Children aged between six months and two years are expected to receive the first ever malaria vaccination in a WHO-coordinated pilot implementation of the Malaria Vaccine Implementation Program (MVIP) expected to commence in April in Ghana, Kenya and Malawi.
The three countries are expected to implement the RTS,S vaccine, the first and only vaccine to show partial protection against malaria in young children, in selected areas.
The vaccine is the outcome of a long-standing collaboration between PATH, GlaxoSmithKline pharmaceuticals that began in 2001. It is an injectable vaccine that provides partial protection against malaria in young children.
Like vaccines generally, RTS,S aims to trigger the body’s own immune system to defend against disease, in this case, malaria caused by Plasmodium falciparum, the most deadly species of the malaria parasite globally and the most prevalent in Africa. The large-scale Phase 3 efficacy and safety trial of RTS,S (which concluded in January 2014) showed that the vaccine candidate could provide meaningful public health benefit by reducing the burden of malaria when used alongside currently available interventions such as bednets and insecticides.
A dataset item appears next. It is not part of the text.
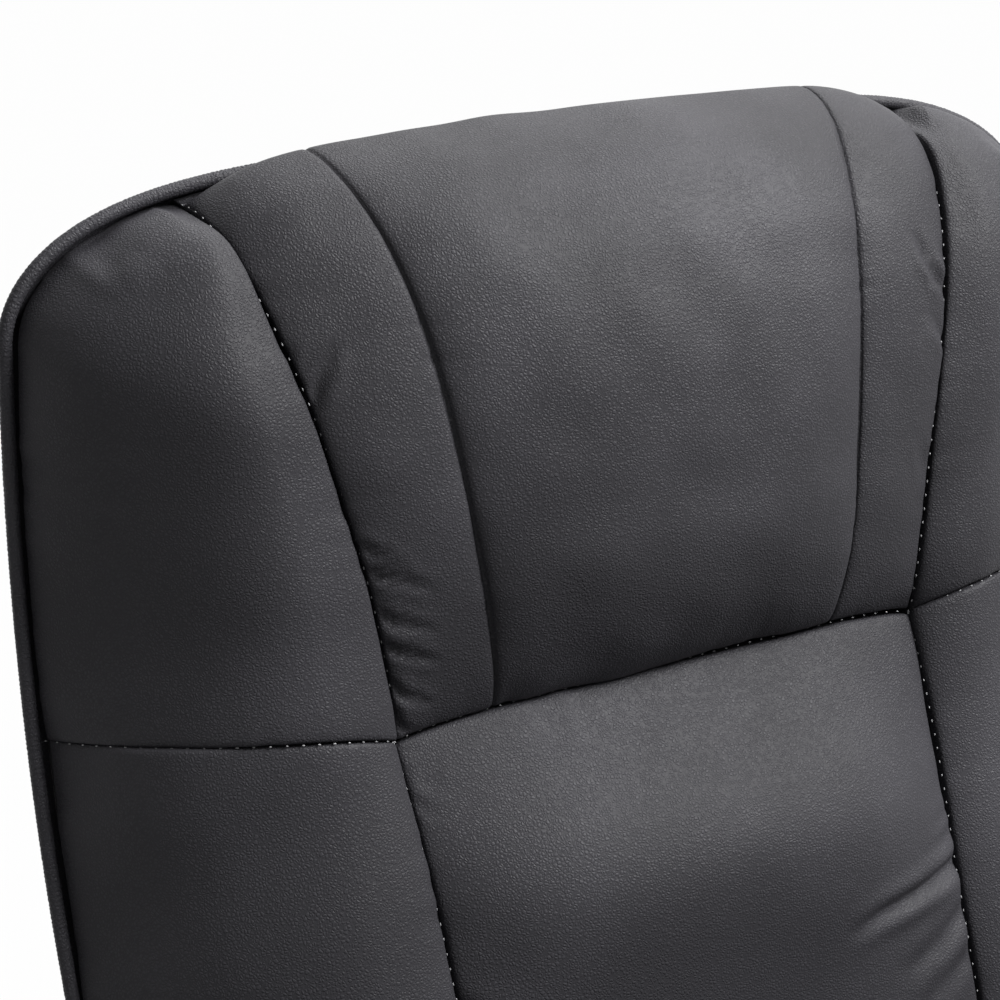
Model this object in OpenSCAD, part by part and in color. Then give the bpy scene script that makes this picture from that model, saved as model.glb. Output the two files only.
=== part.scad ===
// Swivel recliner: a padded reclining back between padded arms, a seat that
// slides forward as the back leans, and a round bentwood base that it turns on.
// Millimetres, +Z up, the chair faces -Y, and the swivel axis is Z.

/* [Base] */
// Outer radius of the bentwood ring
ring_r = 305; // [285:1:330]
// Radial width of the ring
ring_w = 55; // [45:1:65]
// Height of the ring
ring_h = 28; // [22:1:34]
// Number of floor glides
glide_count = 6; // [4:1:8]
// Thickness of a floor glide
glide_h = 5; // [3:0.5:8]
// Width of a bent leg
leg_w = 60; // [50:1:62]
// Thickness of a bent leg
leg_t = 22; // [18:1:24]
// Height of the underside of the hub plate
hub_z = 150; // [142:1:170]
// Radius of the hub plate
hub_r = 112; // [106:1:118]

/* [Swivel] */
// Radius of the swivel spindle
spindle_r = 12; // [10:0.5:14]
// Outer radius of the swivel bush
bush_r = 20; // [18:0.5:22]
// Length of the swivel hub tube
hub_tube_h = 24; // [20:1:30]

/* [Carrier] */
// Thickness of the steel plates of the hub and the swivel
hub_plate_t = 6; // [5:0.5:8]
// Width of the cross tubes
cross_w = 40; // [34:1:46]
// Height of the cross tubes
cross_h = 25; // [20:1:30]
// Distance of each cross tube from the swivel axis
cross_y = 115; // [105:1:125]
// Width and height of the side tubes
rail_w = 30; // [28:1:34]
// Wall of the steel tubes
tube_wall = 2.5; // [2:0.5:3]
// Thickness of the steel side plates
side_plate_t = 4; // [3:0.5:5]

/* [Arms] */
// Thickness of an arm, board and padding together
arm_w = 95; // [85:1:105]
// Thickness of the arm board
board_t = 18; // [15:1:21]
// Height of the top of the arm panels
arm_z = 556; // [540:1:558]
// Height of the bottom edge of the arm panels
arm_low_z = 268; // [262:1:276]
// Reach of the arms ahead of the swivel axis
arm_front = 335; // [320:1:350]
// Thickness of an arm pad
arm_pad_h = 42; // [36:1:43]

/* [Recline] */
// Height of the recline pivots above the bottom of the seat frame
pivot_rise = 181; // [178:1:184]
// Distance of the recline pivots behind the swivel axis
pivot_y = 231; // [228:1:236]
// Lean of the back from upright, as it stands
rest_lean = 20; // [18:0.5:22]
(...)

In Ghana, the Programme Manager of the Expanded Programme on Immunisation (EPI) at the Ghana Health Service, Dr George Bonsu announced that pilot programme would be implemented in Central, Upper East, Volta and Ahafo regions and would be scaled up to other regions based on its success.
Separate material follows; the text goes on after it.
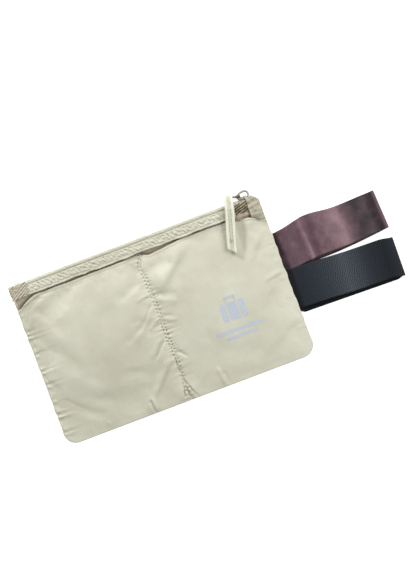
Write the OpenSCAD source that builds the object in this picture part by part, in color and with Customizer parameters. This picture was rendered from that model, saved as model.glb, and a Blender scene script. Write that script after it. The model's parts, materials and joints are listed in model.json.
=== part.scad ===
// Flat travel pouch with a zip along its top edge, a divided front pocket and two belt loops.
// It lies on its back: +X runs along the zip towards the belt loops, +Y towards the zip, +Z up.
// The origin is the centre of the back panel's outer face. All sizes are in millimetres.

/* [Pouch] */
// Width of the pouch, along the zip
pouch_w = 190; // [180:1:200]
// Height of the pouch, from the bottom seam to the zip
pouch_h = 122; // [116:1:128]
// Thickness of the fabric
fabric_t = 0.5; // [0.4:0.05:0.6]
// Radius of the two bottom corners
corner_r = 9; // [6:0.5:12]
// Width of the flat sewn margin inside the side and bottom edges
seam_w = 3; // [2:0.5:4]
// Free space in the main compartment, back to front
main_gap = 4.5; // [4.4:0.1:6]
// Width of the slope from a seam up to the flat of the front panel
main_slope = 10; // [8:1:12]

/* [Front pocket] */
// Free space in the front pocket, back to front
pocket_gap = 4.5; // [4.4:0.1:6]
// Width of the slope from a seam up to the flat of the pocket
pocket_slope = 12; // [11:1:14]
// Distance from the top of the pouch down to the pocket's mouth
mouth_drop = 11; // [10:0.5:13]
// How far the mouth falls again where it meets the side seams
mouth_fall = 8; // [4:0.5:12]
// Width of the sewn strip that divides the pocket in two
divider_w = 4; // [3:0.5:6]

/* [Zip] */
// Width of the zip slider, across the chain
slider_w = 5.2; // [5:0.1:5.4]
// Length of the zip slider, along the chain
slider_len = 9; // [8:0.5:9]
// Distance from the right edge of the pouch to the middle of the closed slider
slider_inset = 10; // [10:0.5:14]
// Height of the slider's bridge above its top plate
bridge_h = 4.3; // [4.2:0.1:5]
// Width of the zip facing that covers the front tape
facing_w = 10; // [9:0.5:11]

/* [Puller] */
// Angle by which the pull tab is lifted off the slider
pull_lift = 15.6; // [8:0.2:20]
// Length of the fabric puller, from its bar to its cut end
puller_len = 39; // [30:1:45]
// Width of the fabric puller
puller_w = 6; // [5:0.5:6.5]

/* [Belt loops] */
// Width of the webbing
web_w = 29; // [25:0.5:29]
// Thickness of the webbing
web_t = 0.7; // [0.5:0.1:0.9]
// Length of each loop, from its hinge line at the seam to its fold
loop_len = 78; // [60:1:90]
// Free space inside each loop, between its two layers
loop_gap = 4.5; // [4.4:0.1:6]
// Angle of the satin loop away from square to the seam
satin_splay = 2.7; // [0:0.1:3]
// Angle of the elastic loop away from square to the seam
elastic_splay = -1.4; // [-2:0.1:0]

/* [Stitching] */
// Distance from one stitch to the next
stitch_pitch = 4; // [3:0.5:6]
// Thickness of the thread
thread_t = 0.3; // [0.2:0.05:0.4]

/* [Hidden] */

half_w = pouch_w / 2;
half_h = pouch_h / 2;
eps = 0.01;
// Room between parts that move past each other
clear = 0.3;
// Anything at least as large as the whole pouch
far = 400;

// Heights of the panels' undersides, at the seams and on their flats
front_low = fabric_t;
front_high = front_low + main_gap;
pocket_low = 2 * fabric_t;
pocket_high = front_high + fabric_t + pocket_gap;
pocket_top = pocket_high + fabric_t;
mouth_y = half_h - mouth_drop;

// The zip chain stands on the pouch's top edge, with its teeth facing +Y
coil_t = 1.3;
coil_w = 1.35;
coil_split = 1.1;
chain_top_y = half_h;
chain_low_y = chain_top_y - coil_t;
tape_y = chain_low_y - fabric_t;
chain_z = fabric_t + clear + slider_w / 2;
chain_left = -half_w + 5;
chain_right = half_w - 4.2;
stop_len = 3;
front_tape_z = chain_z + slider_w / 2 + clear;
// The back tape's own edge, and half the width over which it is sewn to the back panel
tape_edge_y = mouth_y - 3;
tape_lap_half = half_w - seam_w - 2;
facing_low_y = half_h - 0.8 - facing_w;
facing_z = front_tape_z + fabric_t;
facing_right = half_w - 17;
fold_left = half_w - 8;
corner_cut = 4.5;
end_tab_len = 11;

// Length of the stitching along a side seam, below the pocket's mouth
side_stitch_len = pouch_h - mouth_drop - mouth_fall - corner_r - 2;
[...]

Dr Bonsu explained that the vaccination would be a four-dose course to be administered to children aged six, seven, nine and 24 months of age when they visit the vaccination centres.
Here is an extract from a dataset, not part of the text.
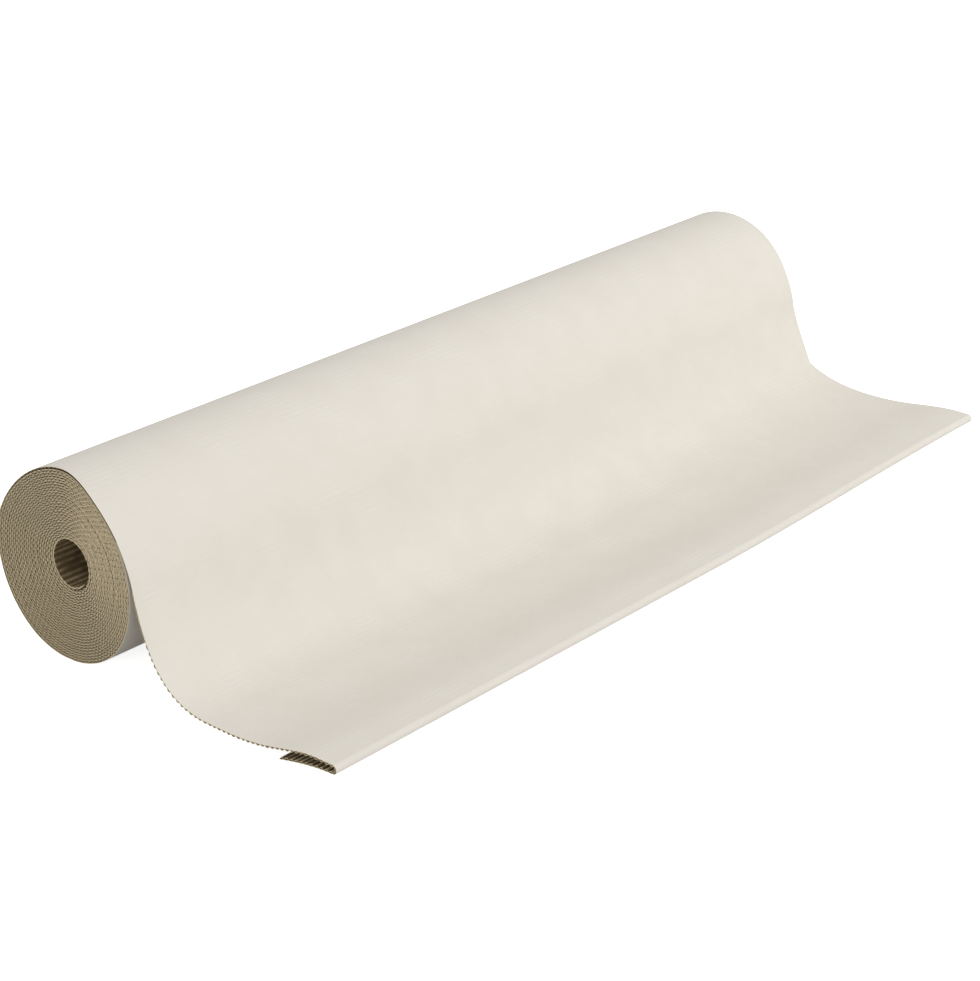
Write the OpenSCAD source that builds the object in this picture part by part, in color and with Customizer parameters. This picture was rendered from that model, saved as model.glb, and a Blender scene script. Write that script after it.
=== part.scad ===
// Roll of single-faced corrugated board, lying with its free end drawn out.
// The roll's axis runs along X. The free end lies toward -Y, and Z is up.
// The origin is on the floor, in the middle of the whole footprint.

/* [Roll] */
// Width of the web, along the roll's axis
web_w = 1000; // [500:50:1400]
// Height that the wound roll would have if every turn were as wide as the outer one
roll_d = 188; // [164:1:218]
// Width of the roll as a share of its height, as a soft roll is a little oval
oval = 0.975; // [0.95:0.005:1]
// Diameter of the open core
core_d = 50; // [34:1:66]
// How far the core sits forward of the roll's axis
core_forward = 7.9; // [0:0.1:9.5]
// How far the core sits above the roll's axis
core_up = 5.4; // [0:0.1:7]

/* [Board] */
// Thickness of the board over its flutes
board_t = 2.6; // [2.3:0.1:3]
// Solid part of that thickness behind the grooves
web_t = 0.7; // [0.5:0.1:1]
// Distance from one flute to the next
flute_pitch = 6; // [5.5:0.05:6.6]
// Air left between two wound turns
turn_gap = 0.26; // [0.2:0.02:0.4]

/* [Free end] */
// From the roll's front to where the board meets the floor
fall_run = 94; // [75:0.5:130]
// Stretch that lies flat on the floor
floor_run = 20; // [10:1:50]
// From there to the top of the low hump
rise_run = 112.5; // [92:0.5:150]
// Level stretch from the hump to the folded edge
top_run = 22.5; // [13:0.5:40]
// Height of the folded edge, over both layers
fold_h = 9.4; // [8.6:0.1:11]
// Height of the folded edge's underside above the floor
fold_lift = 9.6; // [5:0.1:11]
// How far the flap reaches back under the free end
flap_run = 68; // [50:0.5:85]

/* [Hidden] */

// Straight facets in one turn, a multiple of four
facets = 48;
facet_a = 360 / facets;
// Facets in the folded edge, and in each of the free end's long bends
fold_facets = 10;
bend_facets = 22;

roll_r = roll_d / 2;
core_r = core_d / 2;
// Facets wound on the roll, and the turns and spacing that they make
wound_facets = round(((roll_r - core_r) / board_t - 1) * facets);
turns = wound_facets / facets;
spacing = (roll_r - core_r - board_t) / turns;
// Angle at which the outer turn leaves the roll, about its axis from +Y
leave_a = 180 - facet_a / 2;
core_offset = [-core_forward, core_up];

// A point on turn n, that far in from the liner's face.
// The turns drift from the core's place to the roll's axis on the way out.
function wound(n, depth = 0) =
    let (a = leave_a - 360 * (turns - n), r = core_r + board_t + spacing * n - depth)
    core_offset * (1 - n / turns) + r * [oval * cos(a), sin(a)];

// The roll rests on the facet three quarters of a turn back from its leaving point
flat_n = turns - 3 / 4;
floor_z = max(wound(flat_n).y, wound(flat_n + 1 / facets).y);

// Points after the first of a smooth bend from a to d, drawn toward b and c
function bend(a, b, c, d) =
    [for (i = [1 : bend_facets])
        let (t = i / bend_facets, u = 1 - t)
        pow(u, 3) * a + 3 * u * u * t * b + 3 * u * t * t * c + pow(t, 3) * d];

// Liner's face along the free end, from the roll to the flap's edge
leave = wound(turns);
touch = [-oval * roll_r - fall_run, floor_z + board_t];
lift_off = touch - [floor_run, 0];
fold_r = fold_h / 2;
nose_y = lift_off.x - rise_run - top_run;
fold_mid = [nose_y + fold_r, floor_z + fold_lift + fold_r];
hump = [lift_off.x - rise_run, fold_mid.y + fold_r];
fold_under = fold_mid - [0, fold_r];
flap_edge = [nose_y + flap_run, floor_z];

// Directions in which each bend starts and ends, with how far it keeps them
fall_pull = -floor_z / 2 * [cos(leave_a + 90), sin(leave_a + 90)];
touch_pull = [0.55 * fall_run, 0];
lift_pull = [-rise_run / 2, 0];
hump_pull = [0.28 * rise_run, 0];
flap_pull = [0.28 * flap_run, 0];
edge_pull = flap_run / 3 * [-cos(14), sin(14)];

tail = concat(
    [leave],
    bend(leave, leave + fall_pull, touch + touch_pull, touch),
    bend(lift_off, lift_off + lift_pull, hump + hump_pull, hump),
    [for (i = [0 : fold_facets])
        let (a = 90 + 180 * i / fold_facets)
        fold_mid + fold_r * [cos(a), sin(a)]],
    bend(fold_under, fold_under + flap_pull, flap_edge + edge_pull, flap_edge));

// Distance along the liner's face at each of those points
tail_s = [for (i = 0, s = 0; i < len(tail); s = s + norm(tail[min(i + 1, len(tail) - 1)] - tail[i]), i = i + 1) s];
tail_len = tail_s[len(tail) - 1];
tail_y = [for (i = [0 : len(tail) - 1]) [tail_s[i], tail[i].x]];
tail_z = [for (i = [0 : len(tail) - 1]) [tail_s[i], tail[i].y]];

// A point of the free end at the distance s, that far in from the liner's face
function drawn(s, depth) =
    let (
        here = [lookup(s, tail_y), lookup(s, tail_z)],
        before = [lookup(s - fold_r / 4, tail_y), lookup(s - fold_r / 4, tail_z)],
        after = [lookup(s + fold_r / 4, tail_y), lookup(s + fold_r / 4, tail_z)],
        way = (after - before) / norm(after - before))
    here + depth * [-way.y, way.x];

// A flute's crest and root, as shares of its pitch either side of its middle
crest = 0.16;
root = 0.34;
// The grooves deepen over this distance from the roll, where no turn presses the board
ease_len = 25;
front_t = norm(wound(turns) - wound(turns - 1)) - turn_gap;

core_flutes = round(PI * (core_d + board_t) / flute_pitch);
tail_flutes = round(tail_len / flute_pitch);
tail_pitch = tail_len / tail_flutes;

function drawn_t(s) = min(board_t, front_t + (board_t - front_t) * s / ease_len);

liner_side = concat(
    [for (k = [0 : wound_facets - 1]) let (p = wound(k / facets)) [p.x, max(p.y, floor_z)]],
    tail);

// Flutes of the free end, back from the flap's edge to the roll
tail_fluting = [for (i = [tail_flutes - 1 : -1 : 0], side = [1, -1])
    let (middle = (i + 0.5) * tail_pitch, out = middle + side * root * tail_pitch,
        top = middle + side * crest * tail_pitch)
    each side > 0
        ? [drawn(out, web_t), drawn(top, drawn_t(top))]
        : [drawn(top, drawn_t(top)), drawn(out, web_t)]];

// Between two turns the flutes press on the turn inside, so the board ends there
pressed_side = [for (k = [wound_facets : -1 : facets]) wound(k / facets - 1, -turn_gap)];

// Flutes of the innermost turn, open to the core
core_fluting = [for (i = [core_flutes - 1 : -1 : 0], side = [1, -1])
    let (middle = (i + 0.5) / core_flutes, out = middle + side * root / core_flutes,
        top = middle + side * crest / core_flutes)
    each side > 0
        ? [wound(out, web_t), wound(top, board_t)]
        : [wound(top, board_t), wound(out, web_t)]];

edge = drawn(tail_len, web_t);
start = wound(0, web_t);
outline = concat(liner_side, [edge], tail_fluting, pressed_side, core_fluting, [start]);

// Middle of the footprint between the roll's back and the folded edge
ys = [for (p = outline) p.x];
middle_y = (max(ys) + min(ys)) / 2;

module corrugated_board() {
    color([0.86, 0.84, 0.79])
        rotate([90, 0, 90])
            translate([-middle_y, -floor_z, -web_w / 2])
                linear_extrude(web_w)
                    polygon(outline);
}

corrugated_board();
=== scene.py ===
# %% [markdown]
# # A roll of corrugated board with its free end drawn out
# The object is one long web of single-faced board: a pale flat liner with a
# brown fluted paper glued to its inner side. It is wound up some 27 times, and
# its free end falls to the floor and is folded under. This lesson builds
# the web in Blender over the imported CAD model, which says where it lies and
# how large it is. Every length is in metres.

import math

import bpy
import numpy as np
from mathutils import Matrix, Vector


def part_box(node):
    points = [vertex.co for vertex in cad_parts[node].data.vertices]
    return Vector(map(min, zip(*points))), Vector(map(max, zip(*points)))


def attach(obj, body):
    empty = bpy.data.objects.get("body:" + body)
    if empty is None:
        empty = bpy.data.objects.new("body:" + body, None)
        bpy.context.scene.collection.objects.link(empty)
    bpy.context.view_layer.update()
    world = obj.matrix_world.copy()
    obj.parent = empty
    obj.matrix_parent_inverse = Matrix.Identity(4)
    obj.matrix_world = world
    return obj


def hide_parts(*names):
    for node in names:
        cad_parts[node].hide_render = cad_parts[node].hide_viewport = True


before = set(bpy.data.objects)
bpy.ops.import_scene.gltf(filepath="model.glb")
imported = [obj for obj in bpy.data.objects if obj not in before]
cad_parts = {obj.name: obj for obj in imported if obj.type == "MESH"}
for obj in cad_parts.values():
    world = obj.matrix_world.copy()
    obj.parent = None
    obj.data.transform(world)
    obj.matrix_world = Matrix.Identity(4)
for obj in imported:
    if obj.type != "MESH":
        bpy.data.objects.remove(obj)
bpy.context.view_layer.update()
low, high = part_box("corrugated_board")
print("CAD box", [round(v, 4) for v in low], [round(v, 4) for v in high])

# %% [markdown]
# ## The board's measures
# A web is easiest to think of as a path that has a length and a thickness,
# swept across its width. The numbers below are the board's own: how thick it
# is over the flutes, how far apart the flutes are, and how thick each paper
# is. The papers are drawn at four tenths of a millimetre, a little over their
# real gauge, because their cut edges have to show as lines on the end face.

# %% The board
board_t = 0.0026
paper_t = 0.0004
flute_pitch = 0.006
turn_gap = 0.00006
web_w = high.x - low.x
print("web is", round(web_w, 3), "m wide")

# %% [markdown]
# ## Where the turns lie
# A wound web is a spiral whose radius grows by one thickness a turn. A soft
# roll is a little higher than it is wide, and on this one the open core sits
# forward of the middle and above it, so the centre of each turn drifts from the
# core's place to the roll's axis. The same few measures fix the CAD solid, so
# the turns here lie where its turns lie. Two things are looser here. The web
# goes on a turn and a third inside the core, where its end curls off the turn
# below it. The outer turn lifts a little before the free end leaves the roll.

# %% The spiral
roll_r = 0.094
oval = 0.975
core_r = 0.025
core_offset = np.array([-0.0079, 0.0054])
facets = 48
turns = round(((roll_r - core_r) / board_t - 1) * facets) / facets
spacing = (roll_r - core_r - board_t) / turns
leave_a = math.pi - math.pi / facets
inner_n = -1.335
curl = 0.0016
lift = 0.0037


def turn_angle(n):
    """Angle about the roll's axis, from +Y, of the place n turns out from the core."""
    return leave_a - 2 * math.pi * (turns - n)


def wound(n, depth):
    """Points of turn n, depth in from the liner's face, as (y, z) about the axis."""
    n, depth = np.broadcast_arrays(np.asarray(n, float), depth)
    a = turn_angle(n)
    curled = np.clip((inner_n + 0.4 - n) / 0.4, 0, 1)
    lifted = np.clip((n - turns + 0.07) / 0.07, 0, 1)
    r = core_r + board_t + spacing * n - depth - curl * curled**2 + lift * lifted**1.5
    middle = core_offset * (1 - n / turns)[..., None]
    return middle + r[..., None] * np.stack([oval * np.cos(a), np.sin(a)], -1)


rest_n = np.array([turns - 0.75, turns - 0.75 + 1 / facets])
axis_z = -wound(rest_n, 0)[:, 1].max()
print("turns", turns, "spacing", round(spacing * 1000, 3), "mm, axis at", round(axis_z, 4))

# %% [markdown]
# ## How the free end falls
# A stiff springy sheet hangs in long smooth bends. Each bend here is a cubic
# curve between two points with a pull at either end, which is what a draughting
# spline does. The near end lies on the floor. The far end has been handled: it
# has a soft crease where it meets the roll's fall, and stays a little off the
# floor. So there are two outlines, and the sheet passes from one to the other
# across its width.

# %% Bends and the two outlines
fall_run, floor_run, rise_run, top_run = 0.094, 0.020, 0.1125, 0.0225
fold_h, fold_lift, flap_run = 0.0094, 0.0096, 0.068
fold_r = fold_h / 2
nose_y = -oval * roll_r - fall_run - floor_run - rise_run - top_run
axis_y = low.y - nose_y


def bend(a, b, c, d, steps=160):
    """A smooth bend from a to d, drawn toward b and c."""
    t = np.linspace(0, 1, steps)[:, None]
    a, b, c, d = (np.array(p, float) for p in (a, b, c, d))
    return (1 - t) ** 3 * a + 3 * (1 - t) ** 2 * t * b + 3 * (1 - t) * t * t * c + t**3 * d


def fold(middle):
    """The rounded front edge, from the top layer round to the flap."""
    a = np.linspace(math.pi / 2, 3 * math.pi / 2, 60)[:, None]
    return np.array(middle) + fold_r * np.hstack([np.cos(a), np.sin(a)])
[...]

“Every child will have to receive the four doses. Malaria is a major problem in Ghana and we want to reduce the number of under-five deaths,” he said.
The three countries were selected to participate in the pilot based on the following criteria: high coverage of long-lasting insecticidal-treated nets (LLINs); well-functioning malaria and immunisation programmes, a high malaria burden even after scale-up of LLINs, and participation in the Phase III RTS,S malaria vaccine trial. Each of the three countries will decide on the districts and regions to be included in the pilots.
High malaria burden areas will be prioritized, as this is where the benefit of the vaccine is predicted to be highest. Information garnered from the pilot will help to inform later decisions about potential wider use of the vaccine.
The malaria vaccine will be administered via intramuscular injection and delivered through the routine national immunization programmes. WHO is working with the three countries to facilitate regulatory authorization of the vaccine for use in the pilots through the African Vaccine Regulatory Forum (AVAREF). Regulatory support will also include measures to enable the appropriate safety monitoring of the vaccine and rigorous evaluation for eventual large scale use.
Gavi, the Vaccine Alliance, the Global Fund to Fight AIDS, Tuberculosis and Malaria, and UNITAID, are partnering to provide US$49.2 million for the first phase of the pilot programme (2017-2020) which will be complemented by in-kind contributions from WHO and GSK.
In January 2016, Ghana responded to the World Health Organisation (WHO’s) call for national ministries of health to express interest in collaborating in the malaria vaccine pilot implementation programme.
The country participated in clinical trials of the malaria vaccine with two research centres in Agogo and Kintampo.